Experimental evidence shows that practice gradually but significantly improves performance, confirming automatization of task performance. Study further demonstrates that practice in a visually delivered cognitive task predominantly increases efficiency of encoding in primary visual, prefrontal and parietal cortex. Automatization in complex cognitive performance, as increased encoding efficiency in early stages of practice possibly increases the capacity to otherwise interfering information. Naturally, automatization of linguistic schemas that are necessary for the reading speed to be enhanced, that helps effortless reading, develops with automatisation of the same. 

Like that for higher ideas to get absorbed, needs the basic schemas, which are parts of the ideas already stored in our brain. In the absence of that the working memory load increases due to flooding of new information and the individual undergoes strain where his capacity to absorb is decreased drastically.  In this way, the absence of automatisation of both linguistic schemas necessary for reading and schemas necessary for general understanding leads to the reading crisis.

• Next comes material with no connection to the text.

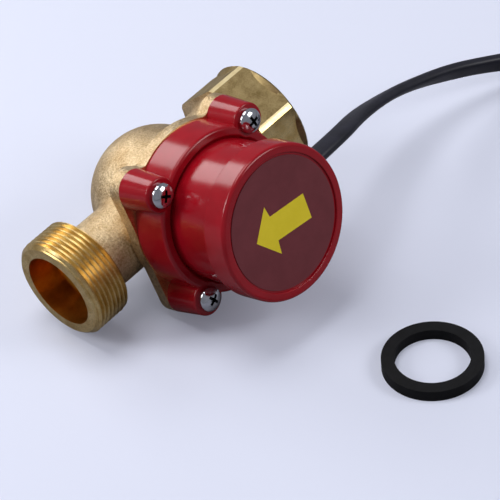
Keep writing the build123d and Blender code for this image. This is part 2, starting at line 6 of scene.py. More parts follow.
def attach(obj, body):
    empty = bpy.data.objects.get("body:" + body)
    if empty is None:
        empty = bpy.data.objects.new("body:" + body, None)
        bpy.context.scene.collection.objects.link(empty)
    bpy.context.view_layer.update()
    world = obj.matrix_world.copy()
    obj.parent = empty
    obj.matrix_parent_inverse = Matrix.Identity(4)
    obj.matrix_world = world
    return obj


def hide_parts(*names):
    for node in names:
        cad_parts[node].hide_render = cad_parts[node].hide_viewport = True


# Water flow switch: cast brass body, red moulded head, flat black cable and a loose washer.
# The valve's own frame has X along the flow line and Z along the head.
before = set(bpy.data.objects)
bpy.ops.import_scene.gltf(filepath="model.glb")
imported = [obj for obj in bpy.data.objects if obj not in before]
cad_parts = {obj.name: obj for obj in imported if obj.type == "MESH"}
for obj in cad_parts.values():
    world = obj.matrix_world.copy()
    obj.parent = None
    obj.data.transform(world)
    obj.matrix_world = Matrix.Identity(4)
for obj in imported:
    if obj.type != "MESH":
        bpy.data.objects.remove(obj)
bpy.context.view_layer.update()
mm = 0.001
weld = 0.002 * mm  # corners nearer than this become one
# how the valve lies on the floor, in millimetres and degrees
valve = {"centre": (4.51632, 61.009), "axisHeight": 32.66078, "inletLift": 5.49, "headTurn": 72.54}
valvePlace = (
    Matrix.Translation([c * mm for c in (*valve["centre"], valve["axisHeight"])])
    @ Matrix.Rotation(math.radians(-valve["inletLift"]), 4, "Y")
    @ Matrix.Rotation(math.radians(valve["headTurn"]), 4, "X")
)
print("frame loaded")

# camera
camera = {
    "at": (-0.608404, -0.626946, 0.78482), "lens": 194.8, "sensor": 36.0, "nearest": 0.05,
    "right": (0.67376331, -0.73497124, -0.07655247),
    "up": (0.51997745, 0.39795038, 0.75581674),
    "back": (-0.52503948, -0.54904715, 0.65029284),
}
bpy.ops.object.camera_add(location=camera["at"])
eye = bpy.context.object
eye.name = "camera"
cameraAxes = Matrix((camera["right"], camera["up"], camera["back"])).transposed()
eye.rotation_euler = cameraAxes.to_euler()
eye.data.lens = camera["lens"]
eye.data.sensor_width = camera["sensor"]
eye.data.clip_start = camera["nearest"]
bpy.context.scene.camera = eye
print("camera set")


def deselect():
    if bpy.context.mode != "OBJECT":
        bpy.ops.object.mode_set(mode="OBJECT")
    bpy.ops.object.select_all(action="DESELECT")


def activate(piece):
    deselect()
    piece.select_set(True)
    bpy.context.view_layer.objects.active = piece


def moveOn(offset):
    bpy.ops.mesh.extrude_region_move(TRANSFORM_OT_translate={"value": offset})


def pickFaces(piece, test):
    # selects the faces that the test picks by centre and normal, and stays in edit mode
    bpy.ops.object.mode_set(mode="EDIT")
    bpy.ops.mesh.select_mode(type="FACE")
    bpy.ops.mesh.select_all(action="DESELECT")
    bpy.ops.object.mode_set(mode="OBJECT")
    for face in piece.data.polygons:
        face.select = test(face.center, face.normal)
    bpy.ops.object.mode_set(mode="EDIT")


def finishModifiers(piece):
    activate(piece)
    for modifier in list(piece.modifiers):
        bpy.ops.object.modifier_apply(modifier=modifier.name)


def combine(piece, tool, way):
    # a Boolean with the tool, which is then gone
    change = piece.modifiers.new("combine", "BOOLEAN")
    change.operation = way
    change.solver = "EXACT"
    change.object = tool
    finishModifiers(piece)
    bpy.data.objects.remove(tool)


def closeUp(piece):
    # joins the corners that meet and turns the faces outwards
    activate(piece)
    bpy.ops.object.mode_set(mode="EDIT")
    bpy.ops.mesh.select_all(action="SELECT")
    bpy.ops.mesh.remove_doubles(threshold=weld)
    bpy.ops.mesh.normals_make_consistent(inside=False)
    bpy.ops.object.mode_set(mode="OBJECT")


def tidyFaces(piece, degrees):
    # flat neighbours become one face, so slivers left by a cut don't spoil the shading
    activate(piece)
    bpy.ops.object.mode_set(mode="EDIT")
    bpy.ops.mesh.select_all(action="SELECT")
    bpy.ops.mesh.dissolve_limited(angle_limit=math.radians(degrees))
    bpy.ops.object.mode_set(mode="OBJECT")


def weighNormals(piece, weight):
    # large faces keep their own shading, and the narrow ones beside them follow
    weigh = piece.modifiers.new("weigh", "WEIGHTED_NORMAL")
    weigh.keep_sharp = True
    weigh.weight = weight
    finishModifiers(piece)


def settle(piece):
    # the place goes into the mesh, and the object goes to the origin
    activate(piece)
    bpy.ops.object.transform_apply(location=True, rotation=True, scale=True)


def smoothBy(piece, degrees):
    activate(piece)
    bpy.ops.object.shade_smooth_by_angle(angle=math.radians(degrees))


def copyOfNode(node, name):
    piece = bpy.data.objects.new(name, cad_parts[node].data.copy())
    bpy.context.scene.collection.objects.link(piece)
    return piece


def linearColour(code):
    # sRGB hex to the linear colour that the shaders take
    channels = [int(code[i : i + 2], 16) / 255 for i in (1, 3, 5)]
    return [c / 12.92 if c <= 0.04045 else ((c + 0.055) / 1.055) ** 2.4 for c in channels] + [1]


def addNode(material, kind, settings=None, values=None, links=None):
    node = material.node_tree.nodes.new(kind)
    for name, value in (settings or {}).items():
        setattr(node, name, value)
    for socket, value in (values or {}).items():
        node.inputs[socket].default_value = value
    for socket, source in (links or {}).items():
        material.node_tree.links.new(source, node.inputs[socket])
    return node


def newMaterial(name):
    material = bpy.data.materials.new(name)
    material.use_nodes = True
    material.node_tree.nodes.clear()
    return material


# the noise of every finish: detail of the patches and of the grain, falloff, and the spans of it
# that colour and roughness use
noise = {"patch": 4.0, "grain": 3.0, "falloff": 0.6, "colour": (0.35, 0.65), "rough": (0.3, 0.7)}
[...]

However, constructivism that problematizes the relation between intellect and memory rejects the importance of memory in intellectual activity.  Naturally as part of that system, the language education procedure has been changed to either the ‘whole language approach’ or different other varieties of constructivism which does not give importance to the role of memory.  This prevents the automatization of the schemas related to reading.  If the speed of the reading does not reach a particular level, an individual cannot read without difficulty. Absence of automatization in general schemas follows. Further experimental studies in the last two decades with the help of highly developed MRI scans shows that the constructivist pedagogy is inferior to the already existing one.  This is the essence of what happened in Mexico in general reading.